When Lansbury first barrels onto the tarmac in "Manchurian Candidate", one might think "Oh, no! Too broad! Too broad!". But the actress is in total control of her arsenal and very quickly it's obvious she's operating with hair-trigger precision. Her Bo-Peep scene with John McGiver is a stunner. Lansbury knows just when to lower the emotional drawbridge, then slam it shut again. And, of course, therre's the final extended scene with Raymond - an exponential explosion of dramatic complexity. It's here that an already mesmerizing performance lifts off and soars into the stratosphere. I can't even write about it without wanting to watch it again right away. In the DVD commentary, John Frankenheimer mentions that Sinatra was initially determined to cast Lucille Ball in the role. Hearing that, I suddenly felt that sometime in 1962, the planet had managed to dodge one hell of a killer asteroid. Thank God Lansbury got to play the role she was born for!

Mary Badham in To Kill A Mockingbird (1962)

I approached "To Kill a Mockingbird" with some reservations, remembering a certain self-congratulatory tone. And I'm no Peck fan. But the film stands up well. Beautifully photographed (talk about astute and creative use of the backlot!), with justly admired music, the film does capture a mood of nostalgic yearning and a real sense of the redemptive power of goodness. Mary Badham isn't as accomplished as her screen brother Philip Alford. But it's generally Badham who's remembered. Partly, of course, because the script favours Scout's viewpoint. As long as the actress playing her doesn't totally screw up, she's likely to be the focus of audience interest and sympathy. And Badham doesn't screw up. Not at all. She's natural, appealing and occasionally inspired (the scene with Atticus' watch). In terms of appearance and mannerisms, she's an amalgam of Daisy Clover and Tatum O'Neal in "Paper Moon". But it's important to note she predated both. I can easily imagine a 70's TV remake where Jodie Foster would have pushed too hard, been too butch and played with a calculated naturalness far less effective than Badham's authentic underplaying. I'm still no Peck fan. His performance is upright and sincere but insufficiently Southern. But the man's intrinsic goodness registers strongly and it's so appropriate for the piece that it simply outweighs his limitations. No reservations about Mary Badham though.She's an asset pure and simple,justifying her (very popular) nomination with an affecting performance that makes a good film even better.

Shirley Knight in Sweet Bird of Youth (1962)

"Sweet Bird of Youth" flew into theatres simultaneously shrieking "Art" and "Adults Only". I love Geraldine Page.
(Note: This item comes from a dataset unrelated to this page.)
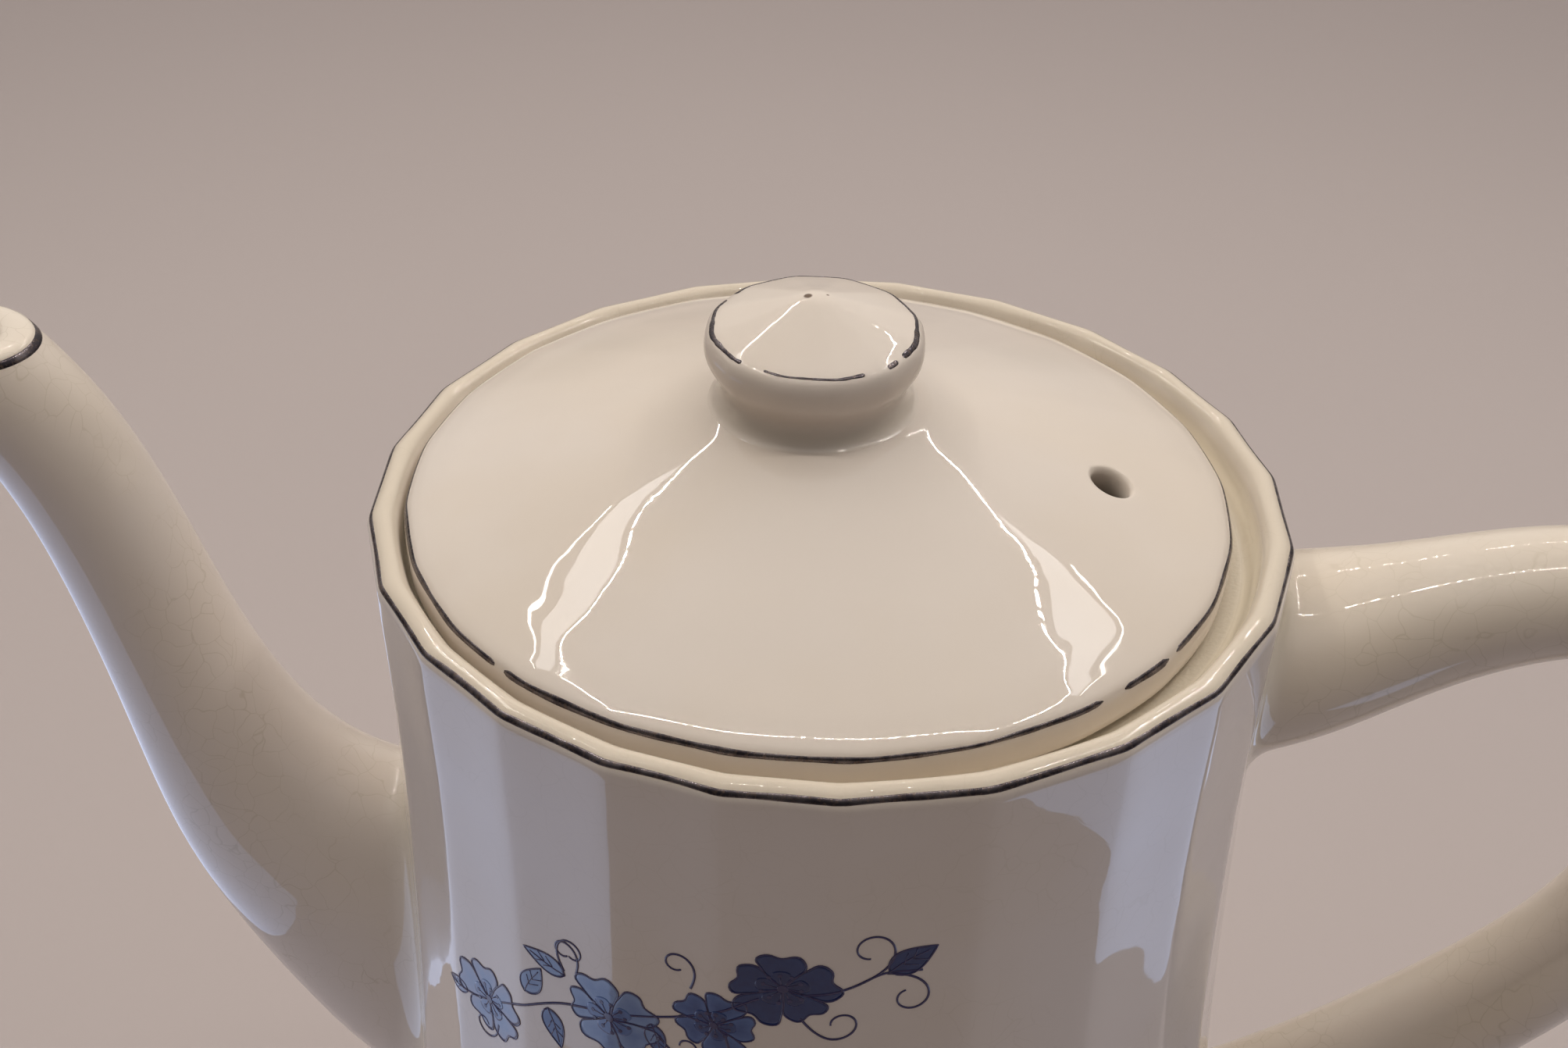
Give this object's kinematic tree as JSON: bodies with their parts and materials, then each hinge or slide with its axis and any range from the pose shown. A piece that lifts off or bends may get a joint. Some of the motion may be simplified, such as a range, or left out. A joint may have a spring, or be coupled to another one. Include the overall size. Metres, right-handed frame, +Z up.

And this is often regarded as her one unassailably great screen performance. I've never quite bought it. It has its moments - and it's never boring. But there's a glass ceiling here that she never quite breaks through. I think I blame it on Richard Brooks. Of course, the screenplay's shocking betrayal of the play's "adult" themes is legendary. The Hayes Office can take a bow here. But the decision to fiilm it in Metrocolor and Cinemascope on false looking studio sets sucks the life out of the picture at every turn. And don't get me started on the clumsy flashbacks or the endless ham-fisted reprises of "Ebb Tide"on the soundtrack. Let's just get to Shirley Knight. In a DVD interview, Knight credits her co-stars with teaching her the real meaning of acting. I don't dispute it. And Knight certainly became a great actor - formidable successor to Constance Ford and her monster mothers, but with a sideline in warmth and tenderness that was never part of the Ford playbook. I think it's safe to say that what she ostensibly learned on "Sweet Bird of Youth" bore fruit on later projects. But there's no greatness in her Heavenly Findley. The acting is perfectly okay. After all, we ARE dealing with someone who's gifted. But there's nothing here you couldn't see any night of the week on a TV drama. And she's physically wrong for the part. Heavenly's the only character in the piece with real wisdom. And wisdom's no problem for Knight. But she's also a symbol of unattainable beauty. And for me, here at least, Knight gives off a kind of albino-ish sexlessness that disqualifies her as a dream girl. Tuesday Weld is a name that comes to mind. But, like Page, she'd need a different director and a less tacky production. My lingering image of "Sweet Bird of Youth" is not of Page or Newman. It's of Shirley Knight propped up in a beach chair, then plunked down on a pile of soundstage sand next to a motionless studio pond that's supposed to be the Gulf of Mexico, all carefully arranged in front of a wrinkled indoor sky. It couldn't be phonier - and in this atmosphere, even an actress of Shirley Knight's calibre is just stymied.

Thelma Ritter in The Birdman of Alcatraz (1962)

I remember "Birdman of Alcatraz" as a particularly tedious experience. And I thought that this time I might just fast-forward to Thelma Ritter's scenes. But in the end I stuck with it. My opinion hasn't changed much. Burt Lancaster plays restraint in bold capital letters and aims it at the last row of the balcony for two hours plus. And the freshly scrubbed G-rated portrayal of prison life packs little punch these days. Thelma Ritter must have welcomed the chance to play a character with some trajectory for a change. Normally, she's presented as something of an eternal verity, an unchanging (albeit reassuring) given. Characters around her may (or may not) evolve but Ritter remains Ritter. As written, Mrs. Stroud goes from potentially endearing to baldly manipulative to selfishly vindictive. And Ritter hits all her chalk marks, but I expected more. She's definitely on the good side of okay (although in her final scenes her efforts are compromised by some really awful latex aging makeup). But a nomination? No. Unless I just accept it as the one she should have gotten for "The Misfits" the year before.